A standard measurement method
In a fourth scenario, the application has been drafted with reference to a standard measurement method for a parameter, for instance an International Organisation for Standardisation or ASTM International method. In many cases this approach is adequate, and the measurement method can readily be incorporated into a claim. The examiner is very likely to accept that a standard method contains enough information for the unambiguous measurement of the parameter without further investigation. However, for some standard measurement methods, a simple reference to the standard in the patent application may still fail to provide the level of detail required. For instance, the temperature at which a parameter is measured may affect the result.
A standard measurement method may not mandate a single temperature at which to measure, instead, it may allow a range of possible temperatures but stipulate that the measured value should be reported along with the temperature at which it was measured. In such instances a basic reference solely to the standard method may not be enough to clarify a parameter, the temperature of the measurement must be specified as well (and possibly further variable conditions).

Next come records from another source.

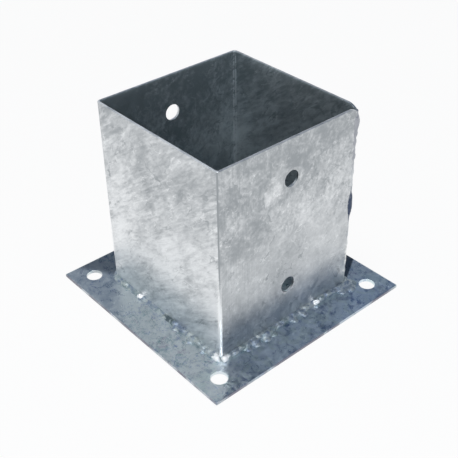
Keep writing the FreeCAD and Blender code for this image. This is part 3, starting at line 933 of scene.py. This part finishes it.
# Each lump: mm below the rim, mm out from the corner, radius in mm, and how tall it is
SEAM_LUMPS = [(12, 1.0, 3.4, 2.6), (20, 0.5, 3.2, 1.8), (27, 0.4, 3.2, 1.5), (33, 0.2, 3.1, 1.2),
              (38, 0.5, 3.2, 1.4), (44, 0.1, 3.1, 1.3), (51, 0.4, 3.1, 1.6), (58, 0.1, 3.1, 1.3),
              (77, 0.9, 3.3, 4.0), (97, 0.1, 3.1, 1.4), (104, 0.0, 3.1, 1.5), (112, 0.2, 3.1, 1.3),
              (120, 0.0, 3.1, 1.6), (128, 0.2, 3.1, 1.3), (137, 0.2, 3.1, 1.5)]
# The bulge half way down, which is stained dark
BULGE = (RIGHT, sleeve_high.y, sleeve_high.z - 77 * MM)
BULGE_SIZE = (7 * MM, 7 * MM, 14 * MM)


def seam_finish():
    """Zinc on the bead: dull near the rim, stained at its bulge and pale at its foot as a painted
    highlight.
    """
    material, tree, point, shader = new_finish("seam_zinc")
    z = axes(tree, point)[2]
    middle = clouds(tree, point, 7 * MM, 4, 1.0)
    fine = clouds(tree, point, 2.2 * MM, 3, 0.5)
    tone = maths(tree, "MULTIPLY_ADD", fine, 0.4, product(tree, middle, 0.6))
    colour = tint(tree, span(tree, tone, 0.38, 0.62), SEAM_GREY, SEAM_PALE)
    colour = tint(tree, span(tree, z, 95 * MM, 120 * MM, 0.0, 0.75), colour, SEAM_HIGH_UP)
    colour = tint(tree, patch(tree, point, BULGE, BULGE_SIZE), colour, SEAM_DARK_BULGE)
    # Painted highlight: the lower part of the bead is made pale
    colour = tint(tree, span(tree, z, 50 * MM, 30 * MM, 0.0, 0.7), colour, SEAM_FOOT_HIGHLIGHT)
    tree.links.new(colour, shader.inputs["Base Color"])
    shader.inputs["Roughness"].default_value = SEAM_ROUGHNESS
    set_bumps(tree, shader, [(middle, 0.3 * MM), (fine, 0.10 * MM)])
    return material


def seam_section():
    """Plan of the bead: it fills the open corner and laps a little over both sheets."""
    edge = SEAM_MIDDLE - SEAM_LAP
    proud = RIGHT + 0.05 * MM
    steps = 8
    points = [(INNER, edge), (proud, edge)]
    for k in range(steps + 1):
        angle = math.pi / 2 * k / steps
        points.append((SEAM_MIDDLE + SEAM_RADIUS * math.cos(angle),
                       SEAM_MIDDLE + SEAM_RADIUS * math.sin(angle)))
    points += [(edge, proud), (edge, INNER)]
    return [(x, y, 0) for x, y in points]


seam_height = sleeve_high.z - PLATE_TOP - SEAM_SLUMP
seam_path = [(0, 0, PLATE_TOP + seam_height * k / SEAM_STEPS) for k in range(SEAM_STEPS + 1)]
seam = sweep("seam_bead", plan_curve("seam_line", seam_path),
             plan_curve("seam_section", seam_section(), True), weld_zinc)
for below, out, radius, tall in SEAM_LUMPS:
    place = SEAM_MIDDLE + out * MM * 0.7
    add_lumps(seam, [((place, place, sleeve_high.z - below * MM), radius * MM)], tall)
melt(seam)
seam_zinc = seam_finish()
coat(seam, seam_zinc, SEAM_COAT)
settle(seam)
finish_piece(seam, seam_zinc, "seam_weld")

# Camera: it looks down on the front right corner of the part.
AZIMUTH = math.radians(49.15)
ELEVATION = math.radians(35.45)
ROLL = math.radians(-0.77)
CAMERA_PLACE = (0.3831, -0.3309, 0.4104)
FOCAL_PIXELS = 845.83
IMAGE_PIXELS = 458
SENSOR_WIDTH = 36
NEAREST = 0.01
back = Vector((math.sin(AZIMUTH) * math.cos(ELEVATION),
               -math.cos(AZIMUTH) * math.cos(ELEVATION), math.sin(ELEVATION)))
level = Vector((math.cos(AZIMUTH), math.sin(AZIMUTH), 0))
rise = level.cross(-back)
camera_x = math.cos(ROLL) * level + math.sin(ROLL) * rise
camera_y = -math.sin(ROLL) * level + math.cos(ROLL) * rise
camera = bpy.data.cameras.new("camera")
camera.sensor_width = SENSOR_WIDTH
camera.lens = FOCAL_PIXELS / IMAGE_PIXELS * SENSOR_WIDTH
camera.clip_start = NEAREST
camera_object = bpy.data.objects.new("camera", camera)
turned = Matrix((camera_x, camera_y, back)).transposed().to_4x4()
camera_object.matrix_world = Matrix.Translation(CAMERA_PLACE) @ turned
bpy.context.scene.collection.objects.link(camera_object)
bpy.context.scene.camera = camera_object

# Floor: a wide white sheet that the part stands on. It shows white to the eye
# and in the metal, and takes a soft shadow.
FLOOR_REACH = 8.0
FLOOR_PAPER = (0.82, 0.82, 0.82, 1)
FLOOR_GLOW = (1, 1, 1, 1)
GLOW_SHARE = 0.93
floor_mesh = bmesh.new()
bmesh.ops.create_grid(floor_mesh, x_segments=1, y_segments=1, size=FLOOR_REACH)
floor = new_object("floor", floor_mesh)
floor_paper = bpy.data.materials.new("floor_paper")
floor_paper.use_nodes = True
tree = floor_paper.node_tree
tree.nodes.clear()
paper = add_node(tree, "ShaderNodeBsdfDiffuse", {"Color": FLOOR_PAPER})
glow = add_node(tree, "ShaderNodeEmission", {"Color": FLOOR_GLOW, "Strength": 1.0})
ray = add_node(tree, "ShaderNodeLightPath")
seen = maths(tree, "MAXIMUM", ray.outputs["Is Camera Ray"],
             maths(tree, "MAXIMUM", ray.outputs["Is Glossy Ray"], ray.outputs["Is Transmission Ray"]))
shown = add_node(tree, "ShaderNodeMixShader",
                 {0: product(tree, seen, GLOW_SHARE), 1: paper.outputs[0], 2: glow.outputs[0]})
add_node(tree, "ShaderNodeOutputMaterial", {0: shown.outputs[0]})
floor.data.materials.append(floor_paper)

# Light: a pale haze near the horizon under a slate upper room, and two soft
# lamps, a large one above the front and a small one beside the camera.
HAZE = (0.95, 0.96, 0.97)
UPPER_ROOM = (0.135, 0.172, 0.240)
UPPER_WINDOW = (0.55, 0.585, 0.61)
WINDOW_SIDE = (-0.756, -0.655, 0)
LAMP_AIM = Vector((0, 0, 0.03))
# Each lamp: name, place, width and power
LAMPS = [
    ("soft_lamp", (0.10, -0.30, 1.60), 0.5, 9),
    ("camera_side_lamp", (0.56, -0.50, 0.56), 0.13, 2.2),
]
world = bpy.data.worlds.new("room")
world.use_nodes = True
bpy.context.scene.world = world
tree = world.node_tree
direction = add_node(tree, "ShaderNodeTexCoord").outputs["Generated"]
height = axes(tree, direction)[2]
towards = add_node(tree, "ShaderNodeVectorMath", {0: direction, 1: WINDOW_SIDE},
                   operation="DOT_PRODUCT").outputs["Value"]
upper = tint(tree, span(tree, towards, 0.25, 0.80), UPPER_ROOM, UPPER_WINDOW)
room = tint(tree, span(tree, height, 0.16, 0.46), HAZE, upper)
tree.links.new(room, tree.nodes["Background"].inputs["Color"])
for name, place, width, power in LAMPS:
    lamp = bpy.data.lights.new(name, "AREA")
    lamp.shape = "DISK"
    lamp.size = width
    lamp.energy = power
    holder = bpy.data.objects.new(name, lamp)
    holder.location = place
    holder.rotation_euler = (LAMP_AIM - holder.location).to_track_quat("-Z", "Y").to_euler()
    bpy.context.scene.collection.objects.link(holder)
bpy.context.scene.view_settings.view_transform = "Standard"
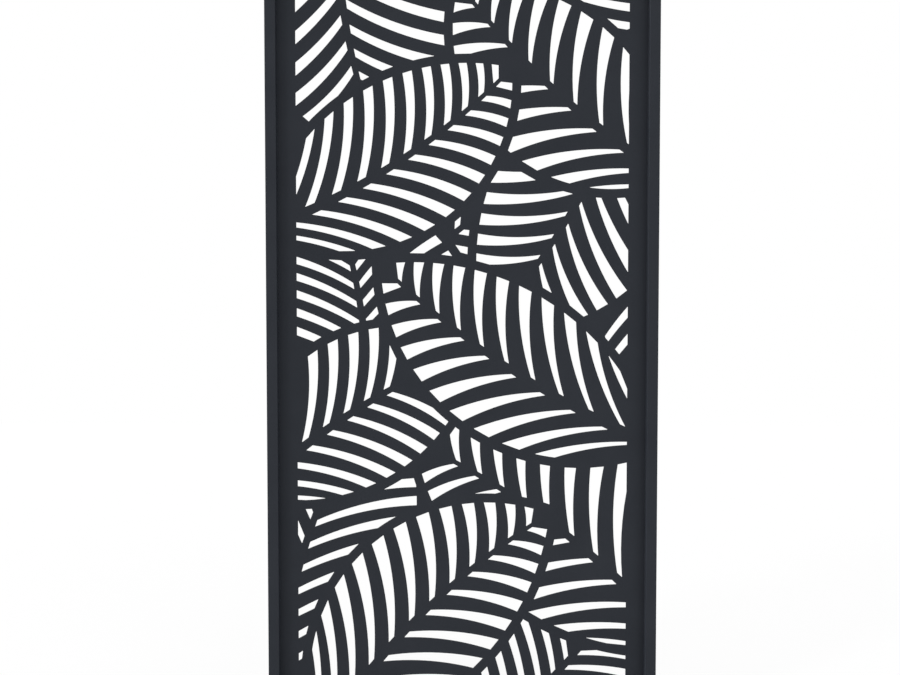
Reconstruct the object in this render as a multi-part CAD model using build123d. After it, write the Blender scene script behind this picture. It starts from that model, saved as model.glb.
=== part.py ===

Another example of this pitfall is the measurement of the glass transition temperature of polymers by differential scanning calorimetry in which the heating rate can affect the result. This can be a fatal flaw at the EPO. Patents have been revoked, even though they refer to standard testing methods, for not providing enough information on the measurement conditions (eg, T 412/02 and T 1252/08). Accordingly, an application drafted with a parameter in claim 1 and a reference to a standard measurement method for that parameter in the description, may still be caught in the trap.